::: Data to process :::

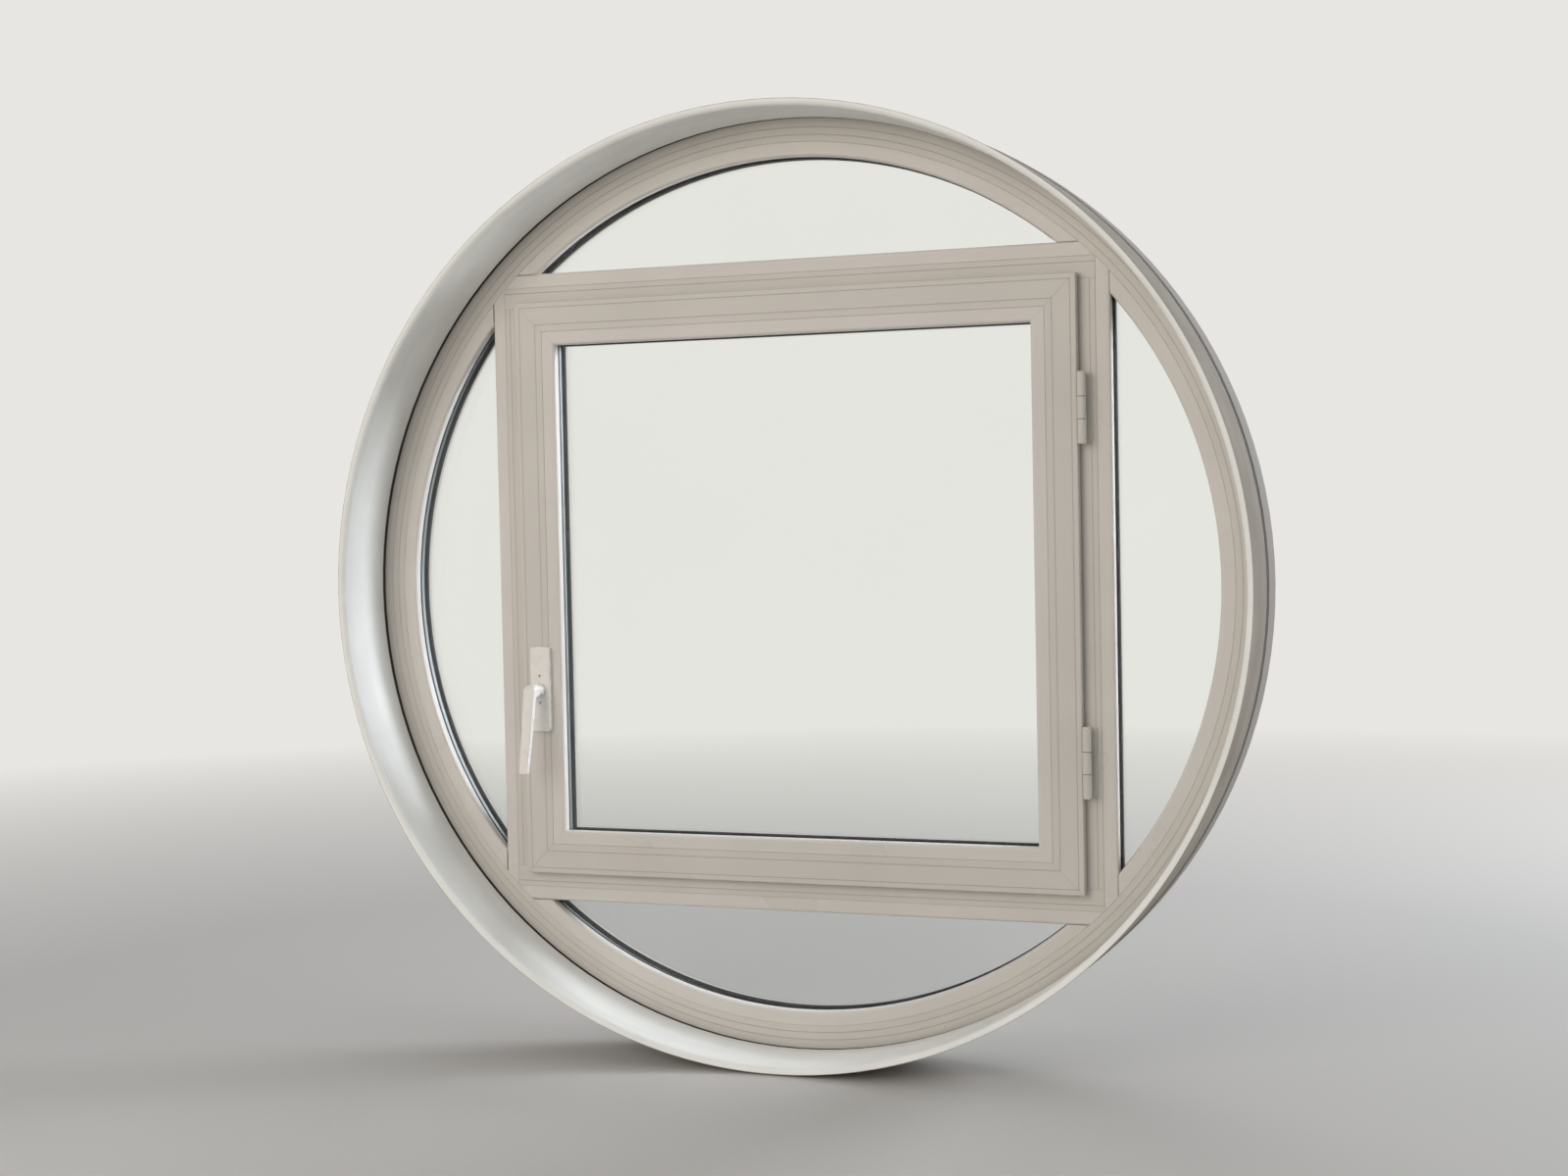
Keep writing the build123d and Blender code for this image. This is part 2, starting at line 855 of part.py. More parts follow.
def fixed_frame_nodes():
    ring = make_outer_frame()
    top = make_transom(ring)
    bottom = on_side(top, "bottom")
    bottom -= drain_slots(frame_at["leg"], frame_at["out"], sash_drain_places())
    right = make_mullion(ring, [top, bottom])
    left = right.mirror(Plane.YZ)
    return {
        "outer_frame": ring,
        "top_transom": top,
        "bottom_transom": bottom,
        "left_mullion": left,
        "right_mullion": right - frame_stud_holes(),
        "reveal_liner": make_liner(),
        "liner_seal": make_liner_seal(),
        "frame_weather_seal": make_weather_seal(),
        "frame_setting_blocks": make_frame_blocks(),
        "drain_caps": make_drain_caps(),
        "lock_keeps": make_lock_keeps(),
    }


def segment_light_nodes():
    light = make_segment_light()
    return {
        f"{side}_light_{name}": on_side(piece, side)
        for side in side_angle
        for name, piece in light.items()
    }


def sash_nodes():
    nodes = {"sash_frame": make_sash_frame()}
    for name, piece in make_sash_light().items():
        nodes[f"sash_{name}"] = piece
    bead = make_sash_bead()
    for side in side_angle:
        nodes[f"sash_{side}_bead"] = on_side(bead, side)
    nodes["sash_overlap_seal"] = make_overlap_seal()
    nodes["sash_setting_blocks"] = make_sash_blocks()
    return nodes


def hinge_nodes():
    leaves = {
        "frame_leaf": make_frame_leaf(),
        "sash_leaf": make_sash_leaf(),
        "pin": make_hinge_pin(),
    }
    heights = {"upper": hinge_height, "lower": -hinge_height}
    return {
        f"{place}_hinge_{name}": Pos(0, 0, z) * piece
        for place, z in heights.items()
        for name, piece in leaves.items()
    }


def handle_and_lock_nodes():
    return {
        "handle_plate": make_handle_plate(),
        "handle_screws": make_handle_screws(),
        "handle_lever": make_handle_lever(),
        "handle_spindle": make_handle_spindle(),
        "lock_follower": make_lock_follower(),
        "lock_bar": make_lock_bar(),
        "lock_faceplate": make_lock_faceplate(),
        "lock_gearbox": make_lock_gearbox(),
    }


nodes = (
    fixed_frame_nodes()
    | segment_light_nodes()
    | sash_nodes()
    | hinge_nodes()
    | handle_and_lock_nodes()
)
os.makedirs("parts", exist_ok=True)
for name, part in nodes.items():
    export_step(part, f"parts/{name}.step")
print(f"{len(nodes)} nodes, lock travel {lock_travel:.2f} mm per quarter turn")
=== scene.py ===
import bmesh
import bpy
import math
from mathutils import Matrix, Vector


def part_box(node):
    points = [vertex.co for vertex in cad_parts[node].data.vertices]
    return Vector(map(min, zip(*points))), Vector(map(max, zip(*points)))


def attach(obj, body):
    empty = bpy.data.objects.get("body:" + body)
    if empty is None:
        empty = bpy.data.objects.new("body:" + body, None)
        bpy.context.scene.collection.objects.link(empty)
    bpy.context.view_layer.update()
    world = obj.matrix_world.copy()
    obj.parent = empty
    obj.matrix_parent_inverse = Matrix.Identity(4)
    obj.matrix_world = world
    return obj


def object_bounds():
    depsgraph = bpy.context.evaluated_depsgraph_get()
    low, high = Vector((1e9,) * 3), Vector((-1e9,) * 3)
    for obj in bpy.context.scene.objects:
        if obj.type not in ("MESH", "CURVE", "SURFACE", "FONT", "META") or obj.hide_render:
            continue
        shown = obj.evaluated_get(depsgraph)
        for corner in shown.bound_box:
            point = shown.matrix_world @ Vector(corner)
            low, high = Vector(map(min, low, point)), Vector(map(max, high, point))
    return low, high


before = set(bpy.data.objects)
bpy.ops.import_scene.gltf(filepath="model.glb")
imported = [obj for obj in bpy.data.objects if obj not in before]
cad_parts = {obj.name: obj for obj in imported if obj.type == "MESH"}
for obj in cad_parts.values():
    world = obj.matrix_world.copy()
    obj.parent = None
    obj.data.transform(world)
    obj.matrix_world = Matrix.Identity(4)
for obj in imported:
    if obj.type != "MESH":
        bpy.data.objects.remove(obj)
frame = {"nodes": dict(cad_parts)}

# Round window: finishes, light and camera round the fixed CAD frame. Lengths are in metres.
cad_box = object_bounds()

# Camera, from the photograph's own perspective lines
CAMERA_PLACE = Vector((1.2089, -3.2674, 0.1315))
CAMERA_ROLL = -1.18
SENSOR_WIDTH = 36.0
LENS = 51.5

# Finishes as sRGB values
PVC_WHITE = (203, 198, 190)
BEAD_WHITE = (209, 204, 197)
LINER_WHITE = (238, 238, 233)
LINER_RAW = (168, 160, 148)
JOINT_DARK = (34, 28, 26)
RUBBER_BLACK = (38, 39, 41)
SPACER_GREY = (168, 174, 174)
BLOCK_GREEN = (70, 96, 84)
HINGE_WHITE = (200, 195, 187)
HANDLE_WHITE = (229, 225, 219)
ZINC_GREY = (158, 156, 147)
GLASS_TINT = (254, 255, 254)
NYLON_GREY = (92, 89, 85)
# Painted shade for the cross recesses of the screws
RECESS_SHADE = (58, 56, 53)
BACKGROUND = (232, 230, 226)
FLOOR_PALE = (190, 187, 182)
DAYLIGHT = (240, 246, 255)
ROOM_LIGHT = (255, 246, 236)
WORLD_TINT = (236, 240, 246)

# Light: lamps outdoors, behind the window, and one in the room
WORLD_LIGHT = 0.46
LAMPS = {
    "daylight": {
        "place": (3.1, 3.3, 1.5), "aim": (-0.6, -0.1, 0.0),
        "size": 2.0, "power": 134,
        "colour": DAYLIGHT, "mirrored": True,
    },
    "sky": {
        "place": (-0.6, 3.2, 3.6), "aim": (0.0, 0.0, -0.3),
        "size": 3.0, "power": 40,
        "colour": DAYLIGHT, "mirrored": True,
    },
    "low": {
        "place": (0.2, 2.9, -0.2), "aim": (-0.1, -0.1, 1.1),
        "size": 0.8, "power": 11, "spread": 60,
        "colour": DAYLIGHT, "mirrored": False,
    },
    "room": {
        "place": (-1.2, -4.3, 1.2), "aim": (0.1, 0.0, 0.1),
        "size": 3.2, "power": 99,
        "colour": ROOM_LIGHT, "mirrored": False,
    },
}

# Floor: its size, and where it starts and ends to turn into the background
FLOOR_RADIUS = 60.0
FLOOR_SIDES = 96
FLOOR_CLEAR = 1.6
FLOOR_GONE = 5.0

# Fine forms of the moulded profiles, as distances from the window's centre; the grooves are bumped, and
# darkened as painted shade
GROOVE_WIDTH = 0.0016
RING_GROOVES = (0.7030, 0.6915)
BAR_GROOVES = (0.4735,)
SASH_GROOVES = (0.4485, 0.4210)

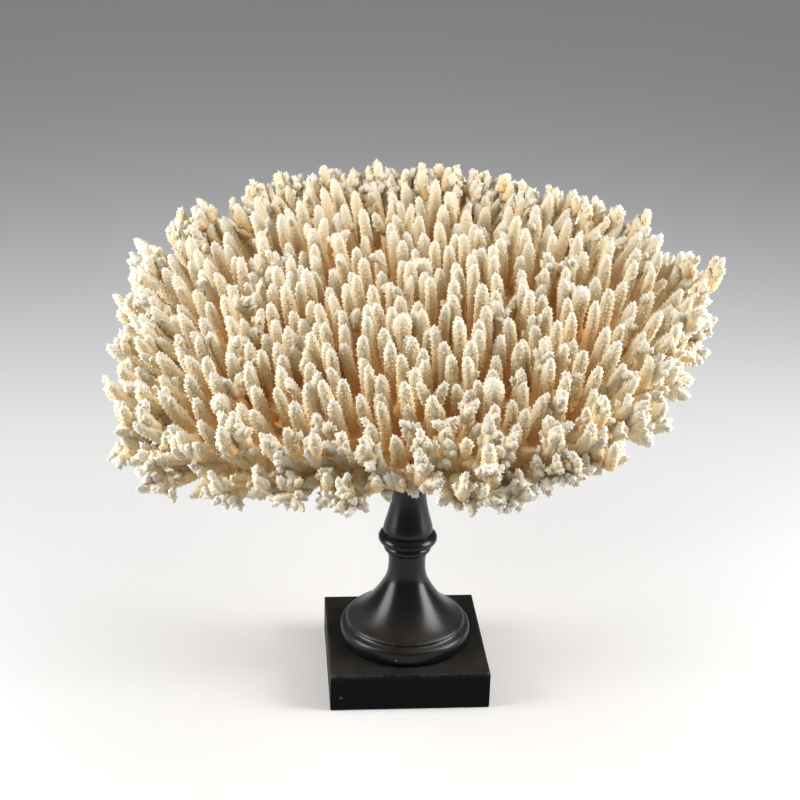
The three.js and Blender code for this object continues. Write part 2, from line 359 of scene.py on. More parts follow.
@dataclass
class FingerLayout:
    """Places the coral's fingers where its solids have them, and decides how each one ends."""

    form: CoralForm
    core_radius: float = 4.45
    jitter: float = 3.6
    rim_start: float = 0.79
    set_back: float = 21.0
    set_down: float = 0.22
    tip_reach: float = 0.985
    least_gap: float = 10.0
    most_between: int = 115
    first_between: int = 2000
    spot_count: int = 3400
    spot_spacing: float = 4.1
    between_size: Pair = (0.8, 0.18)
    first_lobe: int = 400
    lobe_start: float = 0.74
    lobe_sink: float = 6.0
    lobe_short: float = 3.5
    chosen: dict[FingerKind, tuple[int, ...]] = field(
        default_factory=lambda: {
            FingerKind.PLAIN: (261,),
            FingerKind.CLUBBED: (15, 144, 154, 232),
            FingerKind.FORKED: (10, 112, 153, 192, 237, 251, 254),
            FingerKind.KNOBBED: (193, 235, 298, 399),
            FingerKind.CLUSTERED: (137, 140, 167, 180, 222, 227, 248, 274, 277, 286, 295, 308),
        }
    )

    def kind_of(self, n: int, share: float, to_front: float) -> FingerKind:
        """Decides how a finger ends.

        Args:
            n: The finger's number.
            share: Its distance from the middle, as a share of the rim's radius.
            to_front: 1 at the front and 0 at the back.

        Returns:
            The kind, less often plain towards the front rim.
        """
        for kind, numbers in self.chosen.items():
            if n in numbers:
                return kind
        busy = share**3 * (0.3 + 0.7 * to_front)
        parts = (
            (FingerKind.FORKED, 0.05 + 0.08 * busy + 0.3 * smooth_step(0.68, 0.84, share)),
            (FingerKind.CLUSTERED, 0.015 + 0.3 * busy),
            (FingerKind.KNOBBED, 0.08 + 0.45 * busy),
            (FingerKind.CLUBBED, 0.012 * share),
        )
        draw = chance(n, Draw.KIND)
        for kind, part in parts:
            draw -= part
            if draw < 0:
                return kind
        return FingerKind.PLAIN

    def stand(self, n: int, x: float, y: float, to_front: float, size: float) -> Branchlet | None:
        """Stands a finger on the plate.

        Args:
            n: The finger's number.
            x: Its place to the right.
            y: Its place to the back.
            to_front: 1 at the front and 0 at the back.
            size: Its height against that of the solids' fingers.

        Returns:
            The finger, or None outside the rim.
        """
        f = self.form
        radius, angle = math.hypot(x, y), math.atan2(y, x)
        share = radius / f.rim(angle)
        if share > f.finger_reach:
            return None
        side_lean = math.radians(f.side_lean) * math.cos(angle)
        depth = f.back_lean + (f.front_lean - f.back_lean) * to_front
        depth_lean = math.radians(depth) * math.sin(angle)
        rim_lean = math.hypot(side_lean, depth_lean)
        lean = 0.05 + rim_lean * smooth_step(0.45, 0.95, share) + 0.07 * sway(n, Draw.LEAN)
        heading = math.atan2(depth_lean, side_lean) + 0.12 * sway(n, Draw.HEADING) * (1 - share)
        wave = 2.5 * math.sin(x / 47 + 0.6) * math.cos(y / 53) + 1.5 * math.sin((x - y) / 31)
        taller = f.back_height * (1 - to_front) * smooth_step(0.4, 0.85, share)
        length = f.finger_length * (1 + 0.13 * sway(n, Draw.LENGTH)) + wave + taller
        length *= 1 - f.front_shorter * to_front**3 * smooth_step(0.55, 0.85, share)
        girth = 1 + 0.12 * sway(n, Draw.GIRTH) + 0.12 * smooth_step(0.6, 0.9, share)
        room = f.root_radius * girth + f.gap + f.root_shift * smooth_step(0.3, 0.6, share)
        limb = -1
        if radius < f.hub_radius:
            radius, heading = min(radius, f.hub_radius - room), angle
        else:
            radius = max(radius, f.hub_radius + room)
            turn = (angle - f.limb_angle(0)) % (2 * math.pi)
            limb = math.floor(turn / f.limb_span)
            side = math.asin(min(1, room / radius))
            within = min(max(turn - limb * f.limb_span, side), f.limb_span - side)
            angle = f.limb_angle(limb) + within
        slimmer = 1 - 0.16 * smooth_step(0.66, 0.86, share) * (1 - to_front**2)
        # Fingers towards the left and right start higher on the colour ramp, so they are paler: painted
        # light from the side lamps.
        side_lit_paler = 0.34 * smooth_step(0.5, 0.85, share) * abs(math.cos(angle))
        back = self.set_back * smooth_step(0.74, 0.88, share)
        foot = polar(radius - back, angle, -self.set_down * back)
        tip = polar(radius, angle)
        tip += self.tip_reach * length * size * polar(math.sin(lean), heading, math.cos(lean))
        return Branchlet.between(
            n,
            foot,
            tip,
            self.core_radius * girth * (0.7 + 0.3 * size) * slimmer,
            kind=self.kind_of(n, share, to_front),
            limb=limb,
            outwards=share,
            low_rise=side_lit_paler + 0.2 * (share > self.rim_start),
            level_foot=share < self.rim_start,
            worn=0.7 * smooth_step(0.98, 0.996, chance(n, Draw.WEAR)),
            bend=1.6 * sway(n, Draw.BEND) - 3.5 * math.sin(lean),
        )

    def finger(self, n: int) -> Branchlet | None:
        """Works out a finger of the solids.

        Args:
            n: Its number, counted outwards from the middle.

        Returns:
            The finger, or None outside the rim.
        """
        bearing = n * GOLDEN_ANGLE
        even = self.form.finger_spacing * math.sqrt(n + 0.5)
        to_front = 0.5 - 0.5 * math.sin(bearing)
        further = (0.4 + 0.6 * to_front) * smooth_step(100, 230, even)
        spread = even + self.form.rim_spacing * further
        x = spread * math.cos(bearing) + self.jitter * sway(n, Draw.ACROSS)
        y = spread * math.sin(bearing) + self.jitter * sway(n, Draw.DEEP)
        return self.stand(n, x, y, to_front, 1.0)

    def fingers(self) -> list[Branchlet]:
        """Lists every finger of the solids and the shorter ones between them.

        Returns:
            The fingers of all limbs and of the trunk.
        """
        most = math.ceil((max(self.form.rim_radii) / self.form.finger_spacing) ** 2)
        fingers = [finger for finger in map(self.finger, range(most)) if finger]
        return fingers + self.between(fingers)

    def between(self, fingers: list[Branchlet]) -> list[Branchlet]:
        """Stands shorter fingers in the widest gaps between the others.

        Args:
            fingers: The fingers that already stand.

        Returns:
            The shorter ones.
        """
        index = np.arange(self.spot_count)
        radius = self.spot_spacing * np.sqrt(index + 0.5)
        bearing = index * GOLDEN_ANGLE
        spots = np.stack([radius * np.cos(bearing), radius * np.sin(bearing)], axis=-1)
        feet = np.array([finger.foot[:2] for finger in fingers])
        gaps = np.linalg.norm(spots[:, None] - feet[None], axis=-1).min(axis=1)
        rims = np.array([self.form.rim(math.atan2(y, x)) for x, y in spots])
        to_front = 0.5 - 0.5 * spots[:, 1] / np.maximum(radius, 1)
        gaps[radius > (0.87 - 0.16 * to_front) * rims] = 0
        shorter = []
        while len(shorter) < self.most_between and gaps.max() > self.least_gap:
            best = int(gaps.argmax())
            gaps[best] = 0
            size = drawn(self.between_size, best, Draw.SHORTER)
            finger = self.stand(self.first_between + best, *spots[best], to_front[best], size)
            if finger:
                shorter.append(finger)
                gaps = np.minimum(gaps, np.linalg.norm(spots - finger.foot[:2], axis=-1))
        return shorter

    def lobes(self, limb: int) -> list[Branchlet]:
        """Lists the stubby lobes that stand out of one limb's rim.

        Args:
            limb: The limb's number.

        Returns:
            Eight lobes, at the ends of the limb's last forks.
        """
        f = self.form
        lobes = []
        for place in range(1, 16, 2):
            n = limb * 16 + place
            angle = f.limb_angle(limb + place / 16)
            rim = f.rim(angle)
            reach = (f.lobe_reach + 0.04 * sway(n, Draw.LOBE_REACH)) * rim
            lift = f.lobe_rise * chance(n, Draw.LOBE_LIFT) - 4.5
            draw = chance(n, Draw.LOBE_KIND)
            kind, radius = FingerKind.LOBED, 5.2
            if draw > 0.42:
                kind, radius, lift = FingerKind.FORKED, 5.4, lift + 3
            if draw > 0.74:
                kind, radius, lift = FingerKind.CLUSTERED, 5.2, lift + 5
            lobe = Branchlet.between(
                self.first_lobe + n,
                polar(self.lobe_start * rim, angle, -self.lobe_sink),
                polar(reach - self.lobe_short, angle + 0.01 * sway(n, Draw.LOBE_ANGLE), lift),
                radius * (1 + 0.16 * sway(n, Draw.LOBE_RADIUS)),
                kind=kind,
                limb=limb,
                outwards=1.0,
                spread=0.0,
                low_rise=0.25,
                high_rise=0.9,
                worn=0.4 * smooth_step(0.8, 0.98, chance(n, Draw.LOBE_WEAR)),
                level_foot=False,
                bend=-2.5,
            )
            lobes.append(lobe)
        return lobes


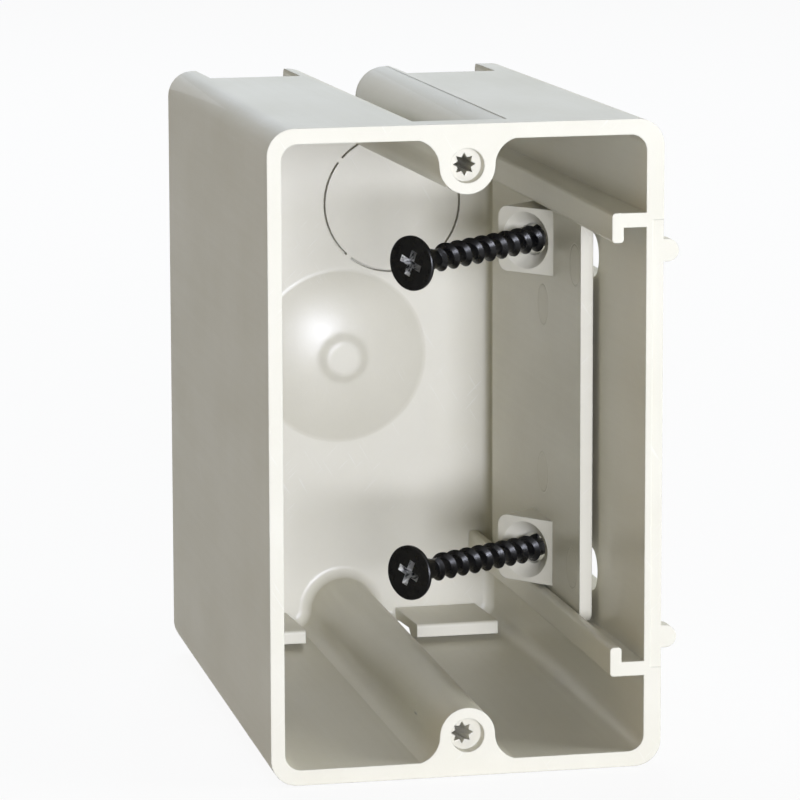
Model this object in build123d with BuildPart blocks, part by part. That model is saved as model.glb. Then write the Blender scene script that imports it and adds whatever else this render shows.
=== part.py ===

:::

**Aim of the exercise**
Your task is to transcribe only the lines from the line containing "Vector(map(max, high, point))" through the line containing "WORLD_TINT = (236, 240, 246)", word for word.

**Response for this exercise**
            low, high = Vector(map(min, low, point)), Vector(map(max, high, point))
    return low, high


before = set(bpy.data.objects)
bpy.ops.import_scene.gltf(filepath="model.glb")
imported = [obj for obj in bpy.data.objects if obj not in before]
cad_parts = {obj.name: obj for obj in imported if obj.type == "MESH"}
for obj in cad_parts.values():
    world = obj.matrix_world.copy()
    obj.parent = None
    obj.data.transform(world)
    obj.matrix_world = Matrix.Identity(4)
for obj in imported:
    if obj.type != "MESH":
        bpy.data.objects.remove(obj)
frame = {"nodes": dict(cad_parts)}

# Round window: finishes, light and camera round the fixed CAD frame. Lengths are in metres.
cad_box = object_bounds()

# Camera, from the photograph's own perspective lines
CAMERA_PLACE = Vector((1.2089, -3.2674, 0.1315))
CAMERA_ROLL = -1.18
SENSOR_WIDTH = 36.0
LENS = 51.5

# Finishes as sRGB values
PVC_WHITE = (203, 198, 190)
BEAD_WHITE = (209, 204, 197)
LINER_WHITE = (238, 238, 233)
LINER_RAW = (168, 160, 148)
JOINT_DARK = (34, 28, 26)
RUBBER_BLACK = (38, 39, 41)
SPACER_GREY = (168, 174, 174)
BLOCK_GREEN = (70, 96, 84)
HINGE_WHITE = (200, 195, 187)
HANDLE_WHITE = (229, 225, 219)
ZINC_GREY = (158, 156, 147)
GLASS_TINT = (254, 255, 254)
NYLON_GREY = (92, 89, 85)
# Painted shade for the cross recesses of the screws
RECESS_SHADE = (58, 56, 53)
BACKGROUND = (232, 230, 226)
FLOOR_PALE = (190, 187, 182)
DAYLIGHT = (240, 246, 255)
ROOM_LIGHT = (255, 246, 236)
WORLD_TINT = (236, 240, 246)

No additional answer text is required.